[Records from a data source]

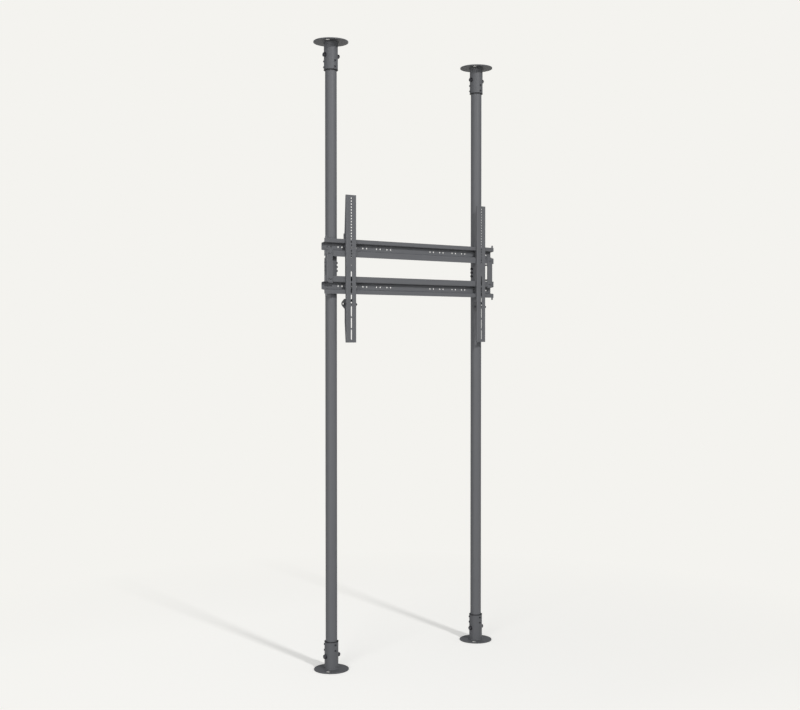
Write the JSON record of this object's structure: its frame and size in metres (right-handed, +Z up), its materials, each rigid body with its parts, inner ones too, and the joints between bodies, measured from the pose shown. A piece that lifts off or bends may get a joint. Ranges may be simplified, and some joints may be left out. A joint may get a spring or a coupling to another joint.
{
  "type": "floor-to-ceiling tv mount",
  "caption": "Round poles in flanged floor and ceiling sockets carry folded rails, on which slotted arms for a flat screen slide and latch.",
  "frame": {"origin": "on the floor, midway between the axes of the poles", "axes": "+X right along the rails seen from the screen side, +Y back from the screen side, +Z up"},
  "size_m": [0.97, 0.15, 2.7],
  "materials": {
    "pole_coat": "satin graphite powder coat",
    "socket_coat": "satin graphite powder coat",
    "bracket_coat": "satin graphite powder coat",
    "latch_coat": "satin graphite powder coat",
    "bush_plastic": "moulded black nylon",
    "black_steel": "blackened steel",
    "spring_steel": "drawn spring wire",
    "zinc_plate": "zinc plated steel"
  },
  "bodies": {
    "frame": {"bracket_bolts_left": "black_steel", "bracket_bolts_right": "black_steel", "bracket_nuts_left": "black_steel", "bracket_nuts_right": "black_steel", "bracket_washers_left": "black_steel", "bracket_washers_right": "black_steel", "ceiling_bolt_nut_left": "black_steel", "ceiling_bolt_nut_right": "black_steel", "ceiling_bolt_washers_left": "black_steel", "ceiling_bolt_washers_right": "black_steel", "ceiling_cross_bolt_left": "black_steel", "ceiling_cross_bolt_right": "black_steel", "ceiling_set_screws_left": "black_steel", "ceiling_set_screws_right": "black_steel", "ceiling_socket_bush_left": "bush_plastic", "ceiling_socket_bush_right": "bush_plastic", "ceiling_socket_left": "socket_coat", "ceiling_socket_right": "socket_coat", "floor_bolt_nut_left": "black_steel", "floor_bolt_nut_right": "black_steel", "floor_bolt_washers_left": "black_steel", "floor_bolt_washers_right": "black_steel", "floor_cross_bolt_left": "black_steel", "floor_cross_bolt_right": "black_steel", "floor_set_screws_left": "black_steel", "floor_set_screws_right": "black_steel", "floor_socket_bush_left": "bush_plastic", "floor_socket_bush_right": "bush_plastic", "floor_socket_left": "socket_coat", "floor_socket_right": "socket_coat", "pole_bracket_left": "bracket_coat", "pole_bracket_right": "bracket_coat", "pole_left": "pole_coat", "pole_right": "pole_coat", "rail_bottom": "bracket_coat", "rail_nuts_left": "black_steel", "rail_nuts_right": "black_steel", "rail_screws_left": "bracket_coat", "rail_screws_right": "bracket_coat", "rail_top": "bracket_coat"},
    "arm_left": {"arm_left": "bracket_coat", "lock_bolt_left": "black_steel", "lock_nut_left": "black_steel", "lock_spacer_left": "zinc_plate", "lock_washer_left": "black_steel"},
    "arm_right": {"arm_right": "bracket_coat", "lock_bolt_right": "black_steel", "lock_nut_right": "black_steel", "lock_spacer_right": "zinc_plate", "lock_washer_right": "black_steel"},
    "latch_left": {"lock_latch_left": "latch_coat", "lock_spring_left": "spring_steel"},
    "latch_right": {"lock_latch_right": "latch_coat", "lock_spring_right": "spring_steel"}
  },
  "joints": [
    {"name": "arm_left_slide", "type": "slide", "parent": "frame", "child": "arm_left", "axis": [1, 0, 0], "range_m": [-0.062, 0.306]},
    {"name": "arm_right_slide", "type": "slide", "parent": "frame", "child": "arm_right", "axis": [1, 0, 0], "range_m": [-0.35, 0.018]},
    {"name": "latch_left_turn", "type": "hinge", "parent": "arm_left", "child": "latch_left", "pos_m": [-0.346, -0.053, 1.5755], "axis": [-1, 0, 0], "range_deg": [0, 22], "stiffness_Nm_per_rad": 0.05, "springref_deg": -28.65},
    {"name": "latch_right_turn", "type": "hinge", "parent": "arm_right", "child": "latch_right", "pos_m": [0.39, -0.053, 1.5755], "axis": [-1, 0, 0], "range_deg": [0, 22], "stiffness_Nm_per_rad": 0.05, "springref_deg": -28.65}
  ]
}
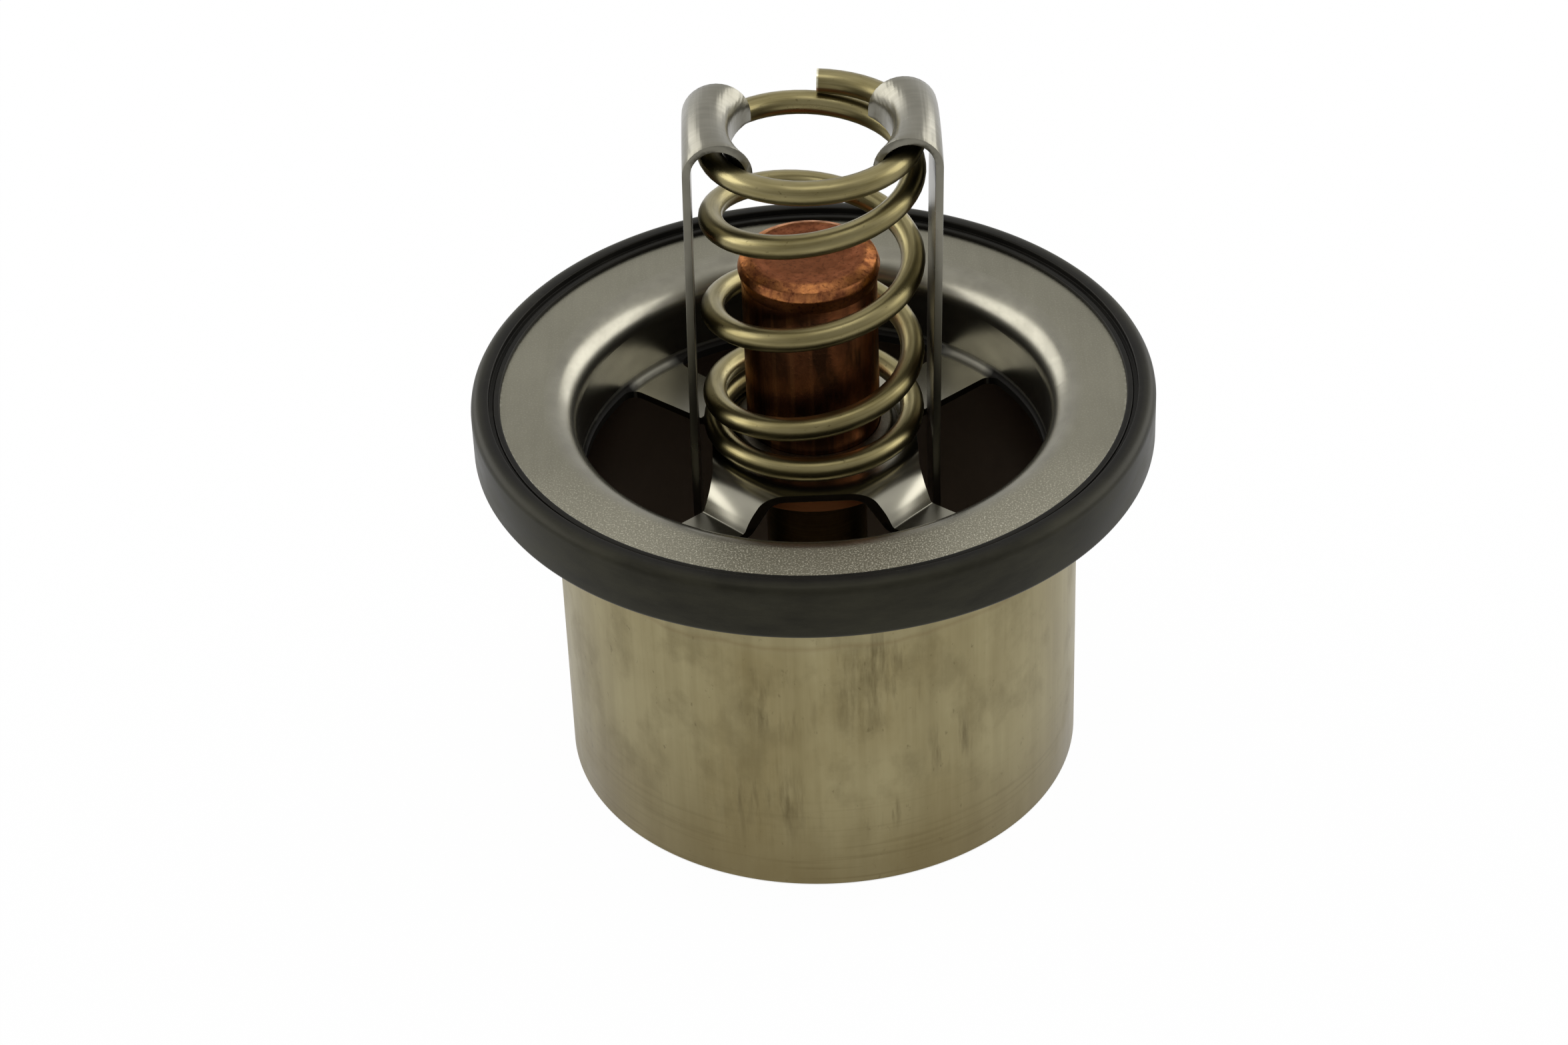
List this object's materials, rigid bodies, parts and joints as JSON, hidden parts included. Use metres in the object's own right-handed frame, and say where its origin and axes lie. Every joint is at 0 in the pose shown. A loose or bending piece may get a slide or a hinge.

= Exercise details =
Please restate the records in full, word for word.

= Output for this exercise =
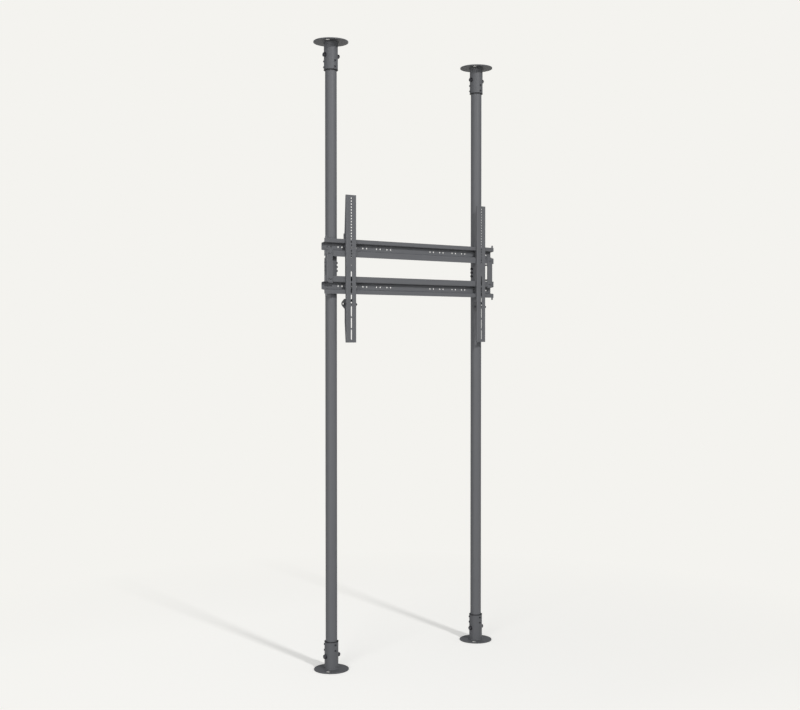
Write the JSON record of this object's structure: its frame and size in metres (right-handed, +Z up), its materials, each rigid body with its parts, inner ones too, and the joints between bodies, measured from the pose shown. A piece that lifts off or bends may get a joint. Ranges may be simplified, and some joints may be left out. A joint may get a spring or a coupling to another joint.
{
  "type": "floor-to-ceiling tv mount",
  "caption": "Round poles in flanged floor and ceiling sockets carry folded rails, on which slotted arms for a flat screen slide and latch.",
  "frame": {"origin": "on the floor, midway between the axes of the poles", "axes": "+X right along the rails seen from the screen side, +Y back from the screen side, +Z up"},
  "size_m": [0.97, 0.15, 2.7],
  "materials": {
    "pole_coat": "satin graphite powder coat",
    "socket_coat": "satin graphite powder coat",
    "bracket_coat": "satin graphite powder coat",
    "latch_coat": "satin graphite powder coat",
    "bush_plastic": "moulded black nylon",
    "black_steel": "blackened steel",
    "spring_steel": "drawn spring wire",
    "zinc_plate": "zinc plated steel"
  },
  "bodies": {
    "frame": {"bracket_bolts_left": "black_steel", "bracket_bolts_right": "black_steel", "bracket_nuts_left": "black_steel", "bracket_nuts_right": "black_steel", "bracket_washers_left": "black_steel", "bracket_washers_right": "black_steel", "ceiling_bolt_nut_left": "black_steel", "ceiling_bolt_nut_right": "black_steel", "ceiling_bolt_washers_left": "black_steel", "ceiling_bolt_washers_right": "black_steel", "ceiling_cross_bolt_left": "black_steel", "ceiling_cross_bolt_right": "black_steel", "ceiling_set_screws_left": "black_steel", "ceiling_set_screws_right": "black_steel", "ceiling_socket_bush_left": "bush_plastic", "ceiling_socket_bush_right": "bush_plastic", "ceiling_socket_left": "socket_coat", "ceiling_socket_right": "socket_coat", "floor_bolt_nut_left": "black_steel", "floor_bolt_nut_right": "black_steel", "floor_bolt_washers_left": "black_steel", "floor_bolt_washers_right": "black_steel", "floor_cross_bolt_left": "black_steel", "floor_cross_bolt_right": "black_steel", "floor_set_screws_left": "black_steel", "floor_set_screws_right": "black_steel", "floor_socket_bush_left": "bush_plastic", "floor_socket_bush_right": "bush_plastic", "floor_socket_left": "socket_coat", "floor_socket_right": "socket_coat", "pole_bracket_left": "bracket_coat", "pole_bracket_right": "bracket_coat", "pole_left": "pole_coat", "pole_right": "pole_coat", "rail_bottom": "bracket_coat", "rail_nuts_left": "black_steel", "rail_nuts_right": "black_steel", "rail_screws_left": "bracket_coat", "rail_screws_right": "bracket_coat", "rail_top": "bracket_coat"},
    "arm_left": {"arm_left": "bracket_coat", "lock_bolt_left": "black_steel", "lock_nut_left": "black_steel", "lock_spacer_left": "zinc_plate", "lock_washer_left": "black_steel"},
    "arm_right": {"arm_right": "bracket_coat", "lock_bolt_right": "black_steel", "lock_nut_right": "black_steel", "lock_spacer_right": "zinc_plate", "lock_washer_right": "black_steel"},
    "latch_left": {"lock_latch_left": "latch_coat", "lock_spring_left": "spring_steel"},
    "latch_right": {"lock_latch_right": "latch_coat", "lock_spring_right": "spring_steel"}
  },
  "joints": [
    {"name": "arm_left_slide", "type": "slide", "parent": "frame", "child": "arm_left", "axis": [1, 0, 0], "range_m": [-0.062, 0.306]},
    {"name": "arm_right_slide", "type": "slide", "parent": "frame", "child": "arm_right", "axis": [1, 0, 0], "range_m": [-0.35, 0.018]},
    {"name": "latch_left_turn", "type": "hinge", "parent": "arm_left", "child": "latch_left", "pos_m": [-0.346, -0.053, 1.5755], "axis": [-1, 0, 0], "range_deg": [0, 22], "stiffness_Nm_per_rad": 0.05, "springref_deg": -28.65},
    {"name": "latch_right_turn", "type": "hinge", "parent": "arm_right", "child": "latch_right", "pos_m": [0.39, -0.053, 1.5755], "axis": [-1, 0, 0], "range_deg": [0, 22], "stiffness_Nm_per_rad": 0.05, "springref_deg": -28.65}
  ]
}
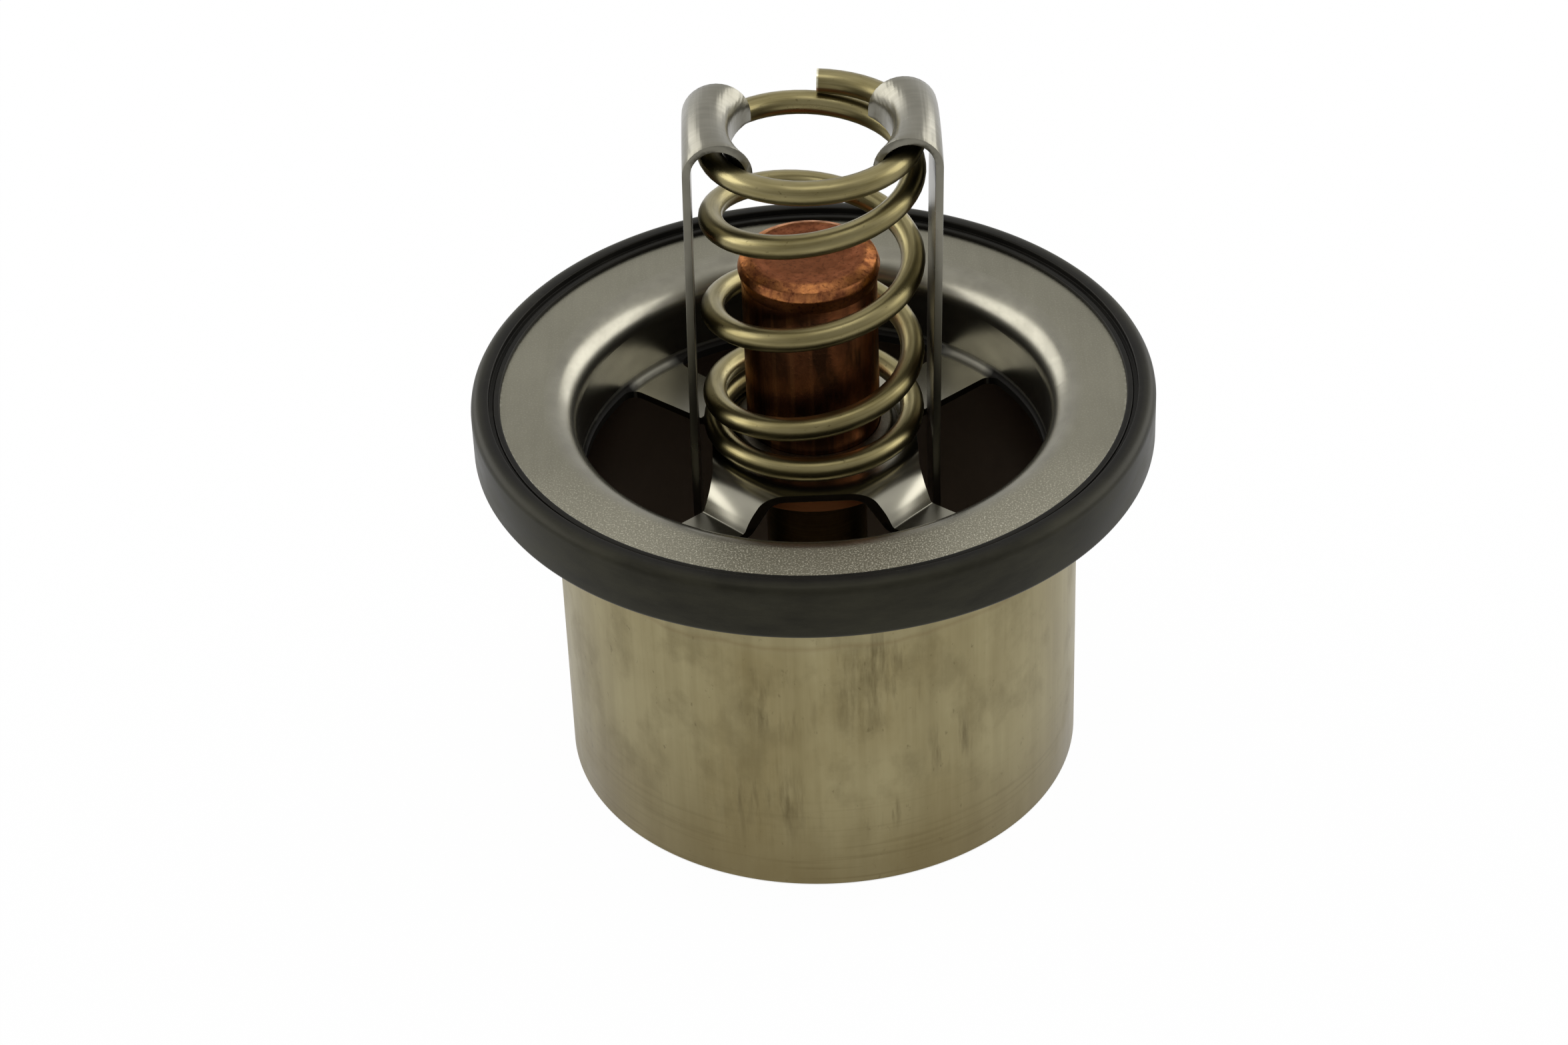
List this object's materials, rigid bodies, parts and joints as JSON, hidden parts included. Use metres in the object's own right-handed frame, and say where its origin and axes lie. Every joint is at 0 in the pose shown. A loose or bending piece may get a slide or a hinge.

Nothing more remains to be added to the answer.